One of the best vantage points at WTAC is seeing all the action that goes on in pit lane, and having media access to events like this allows us to get up close with the majority of cars. We took that opportunity to examine a number of engine bays.

Very few are as well presented as that of ‘Hurricane’, RE Amemiya’s latest track RX-7. This car was first displayed at Tokyo Auto Salon in 2011, so a lot of time was spent making it look as good as it performs.

PanSpeed’s engine bay was one of the most fascinating. The chassis of this car has had a lot of time spent on it, welding up every seam and making room for the motor to be mounted as far bas as possible. Here you can see the giant intake for the periperal port 20B, under which is the exhaust. The car was converted to left-hand drive because of this.

Scorch Racing is one of our favourite teams, and we know that a lot of you feel the same way. Their SR is of the highest calibre with a stroked bottom end and variable valve timing head. It’s capable of around 700hp.

The Nemo Racing Evo has generated plenty of discussion about the rules for competing in WTAC, specifically those related to aerodynamics. “Aerodynamic aids are unrestricted with the exception of cars utilizing mechanical force to create a low pressure area under the vehicle”. Does this mean that next year we’ll see a large number of Pro Class competitors taking their aero to the next level?

Somewhat contradictory to the rule mentioned above, under body vehicle modifications, the rules also state that all vehicles “must still retain the OEM factory body look and style”. Should Nemo have been allowed to pass scrutineering? Our comments field has been left open for your thoughts.

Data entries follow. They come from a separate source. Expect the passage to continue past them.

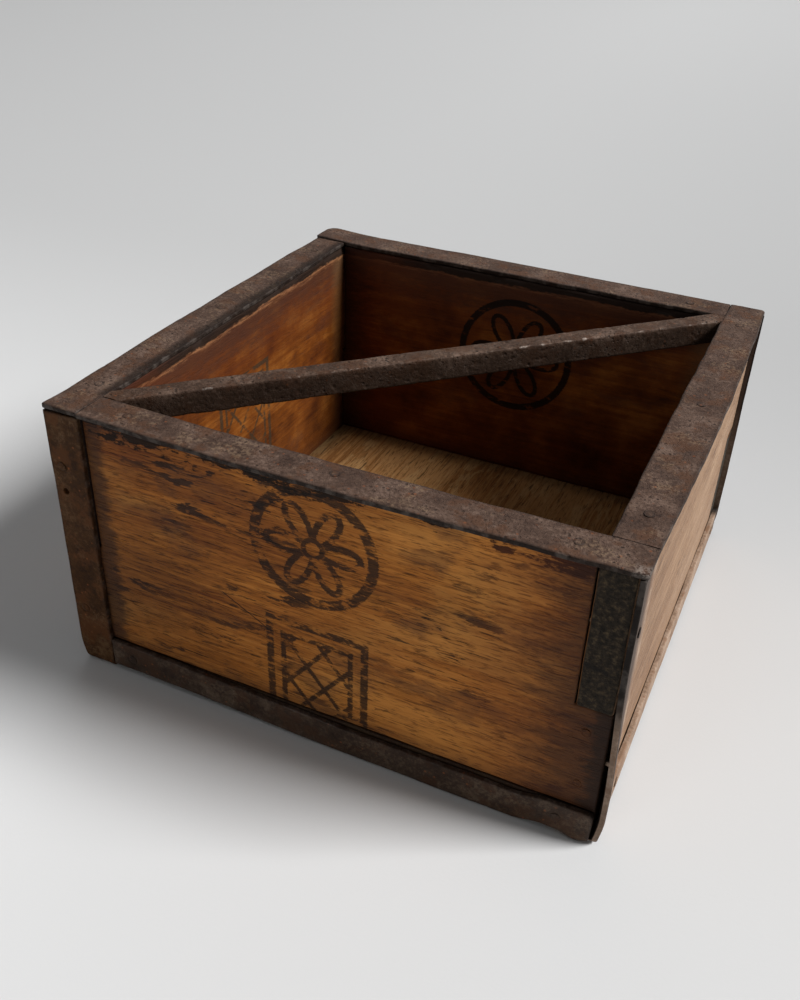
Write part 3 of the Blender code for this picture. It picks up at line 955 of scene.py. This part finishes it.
def split(p, point):
    """The three parts of a point."""
    node = p.add("SeparateXYZ")
    p.put(node.inputs[0], point)
    return node.outputs


def end_facing(p, turn):
    """How far the surface faces along the grain, as a mask."""
    mapping = p.add("Mapping", vector_type="VECTOR")
    p.put(mapping.inputs["Vector"], p.add("NewGeometry").outputs["Normal"])
    mapping.inputs["Rotation"].default_value = (0.0, 0.0, -math.pi / 2 * turn)
    return p.steps(p.size(split(p, mapping.outputs[0])[0]), 0.7, 0.9)


OUTER_WOOD = ((0.13, 0.036, 0.007), (0.36, 0.126, 0.020), (0.56, 0.226, 0.046))
# The right wall's outer palette is paler and greyer: a painted sheen of the light that falls on
# that face.
SHEEN_LIT_RIGHT_WOOD = ((0.19, 0.105, 0.058), (0.31, 0.190, 0.112), (0.40, 0.265, 0.170))
INNER_WOOD = ((0.050, 0.012, 0.003), (0.16, 0.046, 0.007), (0.29, 0.105, 0.020))
END_WOOD = ((0.007, 0.005, 0.003), (0.022, 0.015, 0.009), (0.075, 0.052, 0.028))
FLOOR_WOOD = ((0.11, 0.044, 0.015), (0.25, 0.110, 0.034), (0.40, 0.21, 0.080))
GOLD = (0.52, 0.25, 0.062)
# Near-black, used for sooty marks and cracks, and for painted shade and shadow on the irons and
# under the rim.
SOOT_AND_SHADE_BLACK = (0.007, 0.005, 0.004)
STAIN_BLACK = (0.013, 0.008, 0.006)
STAIN_PURPLE = (0.050, 0.024, 0.017)
STAIN_GREEN = (0.034, 0.028, 0.018)
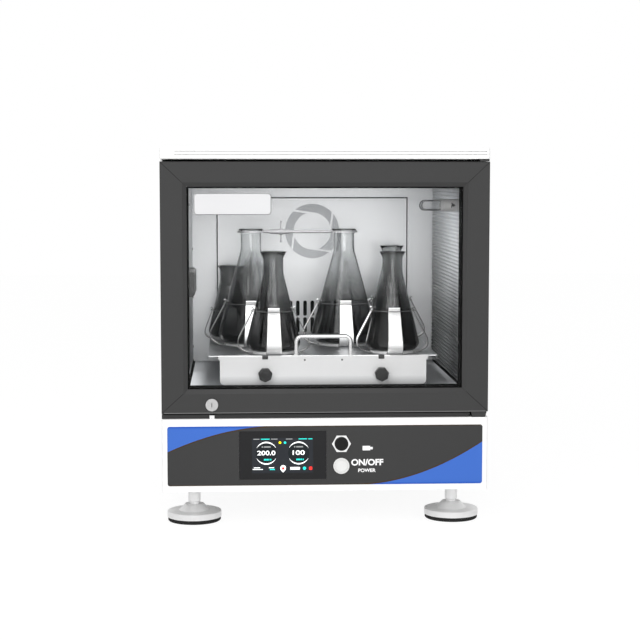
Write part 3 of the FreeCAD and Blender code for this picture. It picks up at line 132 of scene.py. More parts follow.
def axes_of(tree, place):
    split = node(tree, "ShaderNodeSeparateXYZ")
    tree.links.new(place, split.inputs[0])
    return split.outputs


def noise(tree, place, scale, detail=3.0, stretch=(1, 1, 1)):
    mapping = node(tree, "ShaderNodeMapping")
    mapping.inputs["Scale"].default_value = stretch
    tree.links.new(place, mapping.inputs["Vector"])
    made = node(tree, "ShaderNodeTexNoise")
    made.inputs["Scale"].default_value = scale
    made.inputs["Detail"].default_value = detail
    tree.links.new(mapping.outputs[0], made.inputs["Vector"])
    return made.outputs["Fac"]


def ramp(tree, value, start, end, low=0.0, high=1.0):
    """From low, where the value is start, to high, where it is end."""
    made = node(tree, "ShaderNodeMapRange")
    for socket, number in (("From Min", start), ("From Max", end), ("To Min", low), ("To Max", high)):
        made.inputs[socket].default_value = number
    tree.links.new(value, made.inputs["Value"])
    return made.outputs[0]


def spread(tree, value, low, high):
    """A value between 0 and 1 drawn out from low to high."""
    return ramp(tree, value, 0.0, 1.0, low, high)


def rising(tree, place, low, high, axis="Z"):
    """From 0 at the place low to 1 at the place high, along one axis."""
    return ramp(tree, axes_of(tree, place)[axis], low, high)


def bump(tree, shader, height, strength, distance):
    made = node(tree, "ShaderNodeBump")
    made.inputs["Strength"].default_value = strength
    made.inputs["Distance"].default_value = distance
    tree.links.new(height, made.inputs["Height"])
    tree.links.new(made.outputs[0], shader.inputs["Normal"])


def surface(name, colour, rough, metallic=0.0, tone=0.04, grain=900.0, relief=0.1,
            depth=0.00005, stretch=(1, 1, 1), specular=0.5):
    """A finish whose colour, roughness and relief vary with fine and broad noise."""
    material, tree, shader = new_material(name)
    place = place_of(tree)
    fine = noise(tree, place, grain, 3.0, stretch)
    broad = noise(tree, place, 9.0, 4.0, stretch)
    dark = tuple(c * (1 - tone) for c in colour)
    light = tuple(min(1.0, c * (1 + tone)) for c in colour)
    tree.links.new(mix_colour(tree, broad, dark, light), shader.inputs["Base Color"])
    tree.links.new(spread(tree, broad, rough * 0.85, min(1.0, rough * 1.15)),
                   shader.inputs["Roughness"])
    bump(tree, shader, fine, relief, depth)
    shader.inputs["Metallic"].default_value = metallic
    shader.inputs["Specular IOR Level"].default_value = specular
    return material


def brushed(name, colour, rough):
    """Brushed metal: fine lines drawn out along X."""
    return surface(name, colour, rough, 1.0, tone=0.03, grain=1400.0, relief=0.12,
                   depth=0.00003, stretch=(0.02, 1, 1))


def painted_shade_sheet(name, low, high, dark, light, rough):
    """A sheet with painted shade: darker low down, growing lighter with its height."""
    material, tree, shader = new_material(name)
    place = place_of(tree)
    fine = noise(tree, place, 1300.0)
    colour = mix_colour(tree, rising(tree, place, low, high), dark, light)
    shaded = mix_colour(tree, spread(tree, fine, 0.0, 0.06), colour, (0, 0, 0))
    tree.links.new(shaded, shader.inputs["Base Color"])
    tree.links.new(spread(tree, fine, rough * 0.9, rough * 1.1), shader.inputs["Roughness"])
    bump(tree, shader, fine, 0.05, 0.00003)
    return material


def emissive(name, colour, strength):
    """Print that glows a little, with the fine grid of a display."""
    material, tree, shader = new_material(name)
    grid = noise(tree, place_of(tree), 4000.0, 1.0)
    dark = tuple(c * 0.96 for c in colour)
    tree.links.new(mix_colour(tree, grid, dark, colour), shader.inputs["Base Color"])
    shader.inputs["Roughness"].default_value = 0.25
    shader.inputs["Specular IOR Level"].default_value = 0.15
    shader.inputs["Emission Color"].default_value = (*colour, 1.0)
    shader.inputs["Emission Strength"].default_value = strength
    return material


# The panel's blue corners meet its dark field on two parabolas
BLUE = (0.049, 0.148, 0.545)
BLUE_EDGE = (0.006, 0.075, 0.46)
FIELD_GREY = (0.041, 0.041, 0.041)
LINE_BROWN = (0.055, 0.03, 0.012)
UPPER_APEX_X = -0.0755
UPPER_CURVE = 1.176
LOWER_APEX_X = 0.047
LOWER_CURVE = 1.482
LINE_HALF_WIDTH = 0.0011
EDGE_FADE = 0.004


def panel_overlay():
    """The printed panel: blue, darker along its edges, with a brown line at the dark field."""
    material, tree, shader = new_material("panel_overlay")
    place = place_of(tree)
    axes = axes_of(tree, place)
    x = axes["X"]
    z = axes["Z"]

    def beyond(apex, curve, edge, sign):
        # How far a point lies past the curve, towards the panel's corner.
        across = math_node(tree, "MULTIPLY", math_node(tree, "SUBTRACT", x, apex), -sign)
        across = math_node(tree, "MAXIMUM", across, 0.0)
        square = math_node(tree, "MULTIPLY", math_node(tree, "MULTIPLY", across, across), curve)
        inwards = math_node(tree, "MULTIPLY", math_node(tree, "SUBTRACT", edge, z), sign)
        return math_node(tree, "SUBTRACT", square, inwards)

    upper = beyond(UPPER_APEX_X, UPPER_CURVE, PANEL_HIGH.z, 1)
    lower = beyond(LOWER_APEX_X, LOWER_CURVE, PANEL_LOW.z, -1)
    past = math_node(tree, "MAXIMUM", upper, lower)
    inside = math_node(tree, "GREATER_THAN", past, 0.0)
    line = math_node(tree, "LESS_THAN", math_node(tree, "ABSOLUTE", past), LINE_HALF_WIDTH)
    low = math_node(tree, "SUBTRACT", z, PANEL_LOW.z)
    high = math_node(tree, "SUBTRACT", PANEL_HIGH.z, z)
    rim = math_node(tree, "DIVIDE", math_node(tree, "MINIMUM", low, high), EDGE_FADE, clamp=True)
    grain = noise(tree, place, 2200.0)
    blue = mix_colour(tree, rim, BLUE_EDGE, BLUE)
    colour = mix_colour(tree, inside, FIELD_GREY, blue)
    colour = mix_colour(tree, line, colour, LINE_BROWN)
    dark = mix_colour(tree, spread(tree, grain, 0.0, 0.08), colour, (0, 0, 0))
    tree.links.new(dark, shader.inputs["Base Color"])
    tree.links.new(spread(tree, grain, 0.36, 0.46), shader.inputs["Roughness"])
    shader.inputs["Specular IOR Level"].default_value = 0.15
    bump(tree, shader, grain, 0.05, 0.00003)
    return material


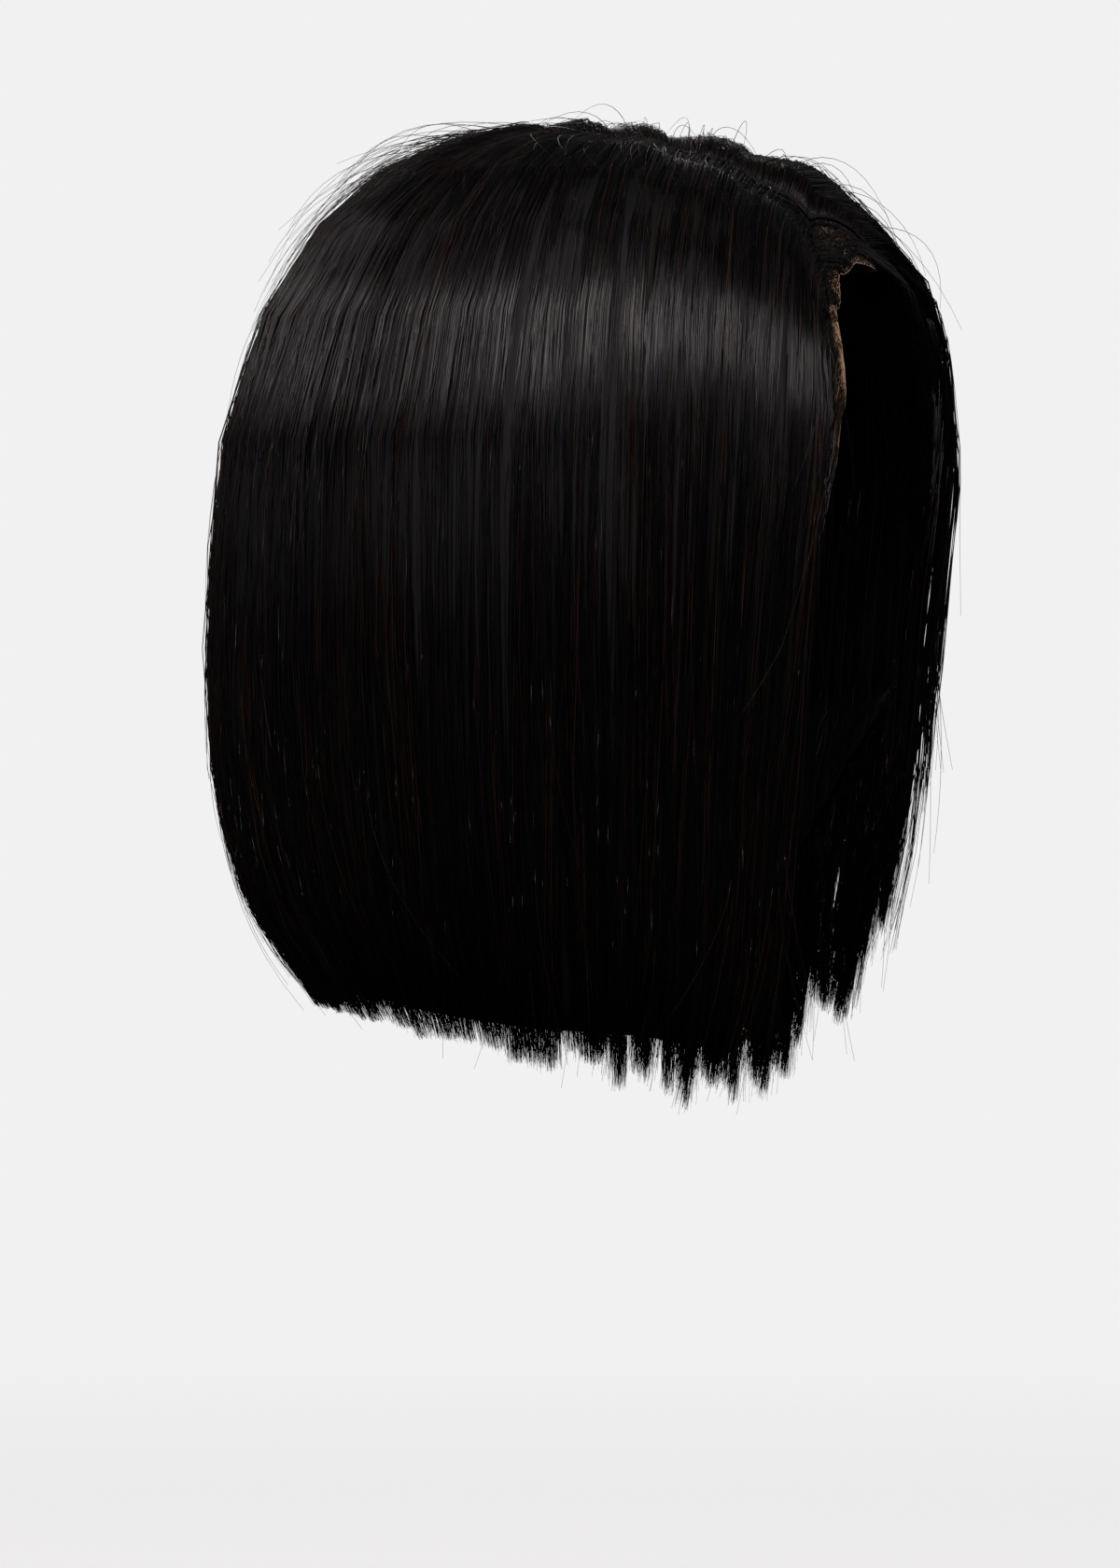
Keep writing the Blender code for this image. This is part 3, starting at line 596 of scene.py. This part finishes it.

Regardless, in the end it was the Nemo Racing Evo which took top spot with a an impressive 1:25.02, congratulations to the Nemo Racing team and driver Warren Luff. Only time will tell what next year will hold for WTAC and we’re eager to see how other teams respond to Project Nemo. There are no signs of the World Time Attack Challenge series slowing down, especially with Japanese teams now fuelling the fire to once again take the trophy home. As far as we can see, the race has just begun.